Snow in southern Australia that isn’t going away? Well, good. The ecohippies are correct: the climate IS changing, but not the way they think it will be. I wonder how they’ll survive without heavily caffeinated quarts of coffee in oversized paper cups…. What??? I can dream, can’t I?

Mark Broderick
September 23, 2019 4:54 am

“Canada’s global warming models threw out actual historical data and substituted models of what the temperature should have been”

https://www.americanthinker.com/blog/2019/09/canadas_global_warming_models_threw_out_actual_historical_data_and_substituted_models_of_what_the_temperature_emshouldem_have_been.html

“In other words, the computer models Canada uses to measure and project “global warming” are themselves based on other computer models. The expression “Garbage in / garbage out” refers to the vulnerability of all computer models to poor quality data used as the basis of their calculations. This raises the awkward question of the quality of the models used in place of actual historical data.”

Frozen N.U.T.S. !

Rhys Jaggar
September 23, 2019 5:57 am

Q1: have these modellers ever lived in the mountains, spent day after day in the mountains, gained a deep understanding and affinity with mountains?

If not, why believe them rather than those who commune with mountains over a thirty year period?

Q2: Have skeptics ever asked at what temperature the heaviest snowfalls occur?

The answer is +3C, so actually you expect heavier snowfall if things get warmer, until snow turns to rain. There is nothing abnormal about heavier snowfall in a warming climate.

As for property prices in Aussie mountain resorts, it all depends what the value offering is. Whistler in BC, Canada is pretty much a 365 day a resort, so although snow is important, it is not the be-all-and-end-all. If the resort is a 16 week a year ski resort and nothing else, then obviously prices are linked tightly to snow season prospects.

30 years ago I worked a season in a ski resort, the third of three very odd/dodgy seasons (mine was odd with no snow until February then continuous valley level snowfall right through until late April) with huge high pressures from Russia to Spain sitting over the European Alps. Global warming propaganda was strong even then, but the 1990/91 season started strongly and continued strong. 1991/2 saw the most perfect February conditions imaginable. From then on it was back to good seasons and bad seasons. You know: climate variability. Do something about it!!
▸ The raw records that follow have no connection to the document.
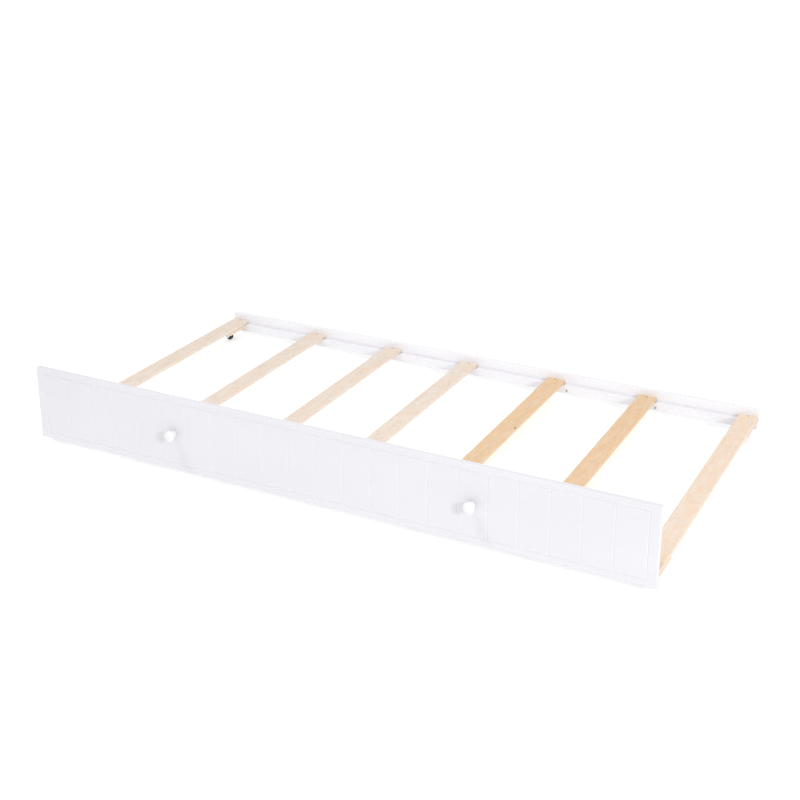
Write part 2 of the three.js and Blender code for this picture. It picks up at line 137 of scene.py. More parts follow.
class Graph:
    """A material and short calls that add its nodes. Inputs are numbers or sockets."""

    def __init__(self, name):
        self.material = bpy.data.materials.new(name)
        self.material.use_nodes = True
        self.tree = self.material.node_tree
        self.shader = self.tree.nodes["Principled BSDF"]
        self.place = self.add("ShaderNodeTexCoord").outputs["Object"]

    def add(self, kind, **settings):
        """A new node, with its settings."""
        node = self.tree.nodes.new(kind)
        for key, value in settings.items():
            setattr(node, key, value)
        return node

    def feed(self, socket, value):
        """Links a socket to another, or sets its value."""
        if isinstance(value, bpy.types.NodeSocket):
            self.tree.links.new(value, socket)
        elif isinstance(value, (tuple, list)) and len(value) == 3 and socket.type == "RGBA":
            socket.default_value = (*value, 1)
        else:
            socket.default_value = value

    def surface(self, **inputs):
        """Sets the shader's own sockets, such as base_color or roughness."""
        names = {s.name.lower().replace(" ", "_"): s for s in self.shader.inputs}
        for key, value in inputs.items():
            self.feed(names[key], value)

    def math(self, operation, a, b=0.0):
        node = self.add("ShaderNodeMath", operation=operation)
        self.feed(node.inputs[0], a)
        if len(node.inputs) > 1:
            self.feed(node.inputs[1], b)
        return node.outputs[0]

    def mix(self, share, a, b, blend="MIX"):
        node = self.add("ShaderNodeMix", data_type="RGBA", blend_type=blend)
        self.feed(node.inputs["Factor"], share)
        self.feed(node.inputs[6], a)
        self.feed(node.inputs[7], b)
        return node.outputs[2]

    def mapped(self, scale, shift=(0, 0, 0)):
        """The place in the piece, stretched for a pattern: a larger scale is a finer one."""
        node = self.add("ShaderNodeMapping")
        self.feed(node.inputs["Vector"], self.place)
        node.inputs["Location"].default_value = shift
        node.inputs["Scale"].default_value = scale
        return node.outputs[0]

    def noise(self, vector, scale=1.0, detail=2.0, roughness=0.5):
        node = self.add("ShaderNodeTexNoise")
        self.feed(node.inputs["Vector"], vector)
        node.inputs["Scale"].default_value = scale
        node.inputs["Detail"].default_value = detail
        node.inputs["Roughness"].default_value = roughness
        return node.outputs["Fac"]

    def cells(self, vector, scale):
        node = self.add("ShaderNodeTexVoronoi")
        self.feed(node.inputs["Vector"], vector)
        node.inputs["Scale"].default_value = scale
        return node

    def steps(self, value, low, high, out_low=0.0, out_high=1.0):
        """A smooth change from out_low to out_high as the value goes from low to high."""
        node = self.add("ShaderNodeMapRange", interpolation_type="SMOOTHSTEP")
        for key, number in (("Value", value), ("From Min", low), ("From Max", high),
                            ("To Min", out_low), ("To Max", out_high)):
            self.feed(node.inputs[key], number)
        return node.outputs[0]

    def ramp(self, value, stops):
        """A grey that goes through (place, grey) stops."""
        node = self.add("ShaderNodeValToRGB")
        self.feed(node.inputs[0], value)
        elements = node.color_ramp.elements
        while len(elements) < len(stops):
            elements.new(0.5)
        for element, (at, grey) in zip(elements, stops):
            element.position = at
            element.color = (grey, grey, grey, 1)
        return node.outputs[0]

    def bump(self, height, depth, strength, under=None):
        """A normal bent by a height, over the bump under it."""
        node = self.add("ShaderNodeBump")
        node.inputs["Strength"].default_value = strength
        node.inputs["Distance"].default_value = depth
        self.feed(node.inputs["Height"], height)
        if under is not None:
            self.feed(node.inputs["Normal"], under)
        return node.outputs[0]

    def attribute(self, name):
        return self.add("ShaderNodeAttribute", attribute_name=name).outputs["Fac"]


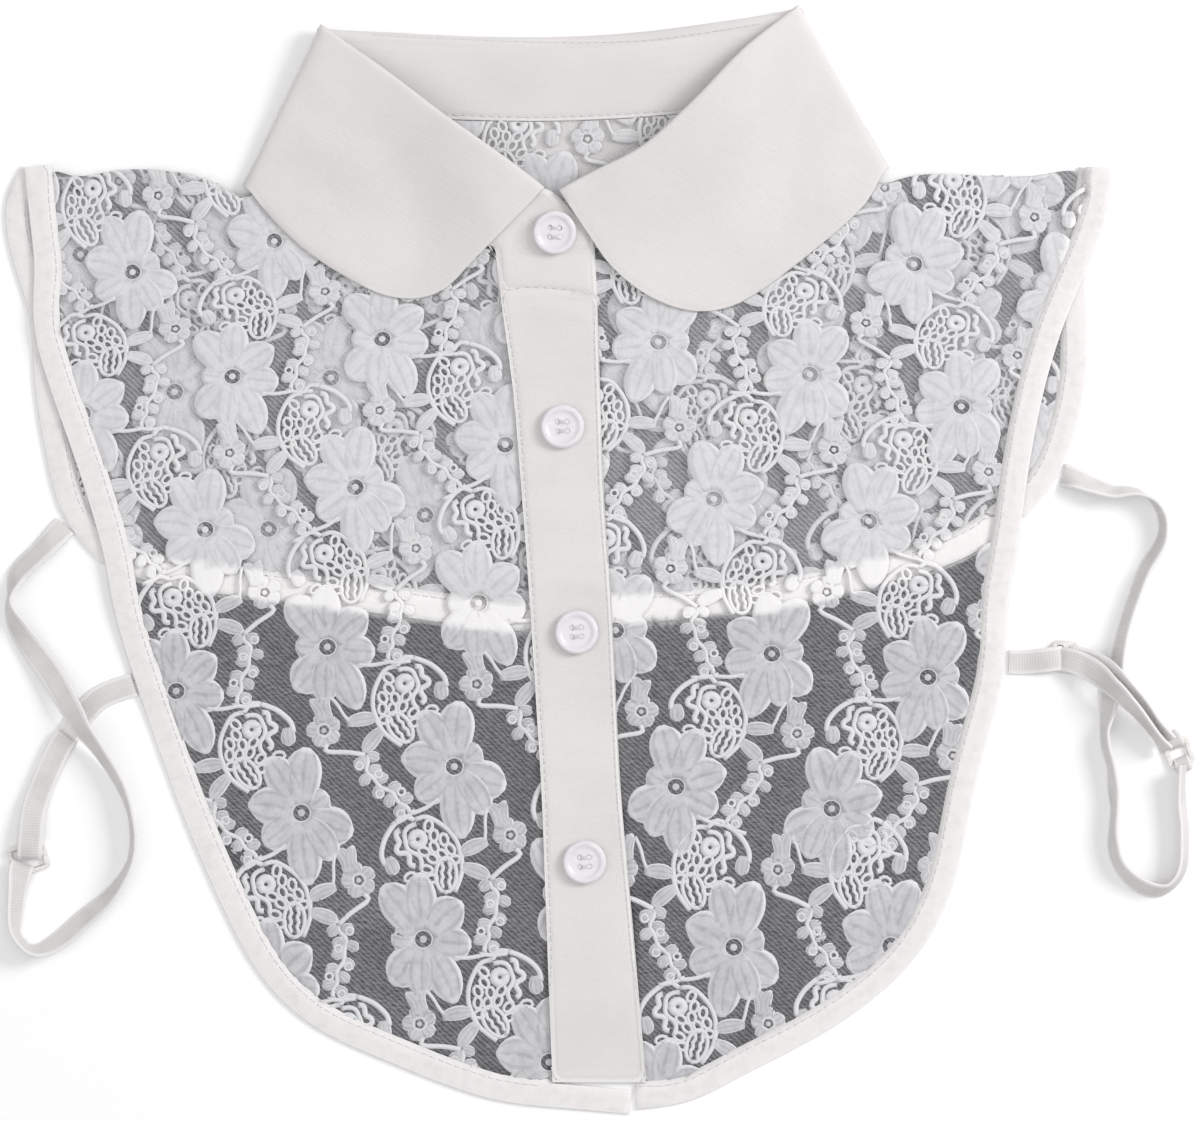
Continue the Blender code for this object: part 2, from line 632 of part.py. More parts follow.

My hypothesis: the triple big planet conjunction of Saturn, Uranus and Neptune affected climate in the late 1980s. The Uranus-Pluto conjunction in the 1960s covered the infamous 1963/4 season, after all.

Perish the thought that solar system events could affect climate. The thought that we humans might not be responsible is surely the trigger for mass suicide gatherings!

Right-Handed Shark
September 23, 2019 6:21 am

Seems like an incredible investment opportunity to me, from alpine ski lodge today to beach front property after a few short years of catastrophic sea level rise! Which way to the real estate agent’s office?

Mark Broderick
September 23, 2019 6:49 am

“Venus was likely habitable for 3B years. Then something mysterious happened.”

https://www.foxnews.com/science/venus-habitable-for-3b-years

Slacko
Reply to  Mark Broderick
September 24, 2019 7:58 am

We tried to adjust the climate, but something went wrong. Sorry.

Robber
September 23, 2019 2:14 pm

Flashback 2000: ‘Snowfalls are now just a thing of the past’: According to Dr David Viner, a senior research scientist at the climatic research unit (CRU) of the University of East Anglia,within a few years winter snowfall will become ‘a very rare and exciting event. Children just aren’t going to know what snow is.’
The warmist CSIRO in 2003: The high impact scenario for 2020 leads to reductions of 30-40 days in average season lengths. At higher sites such as Mt Hotham, this can represent reductions in season duration of about 25%, but at lower sites such as Mt Baw Baw the reduction can be more significant (up to 60%).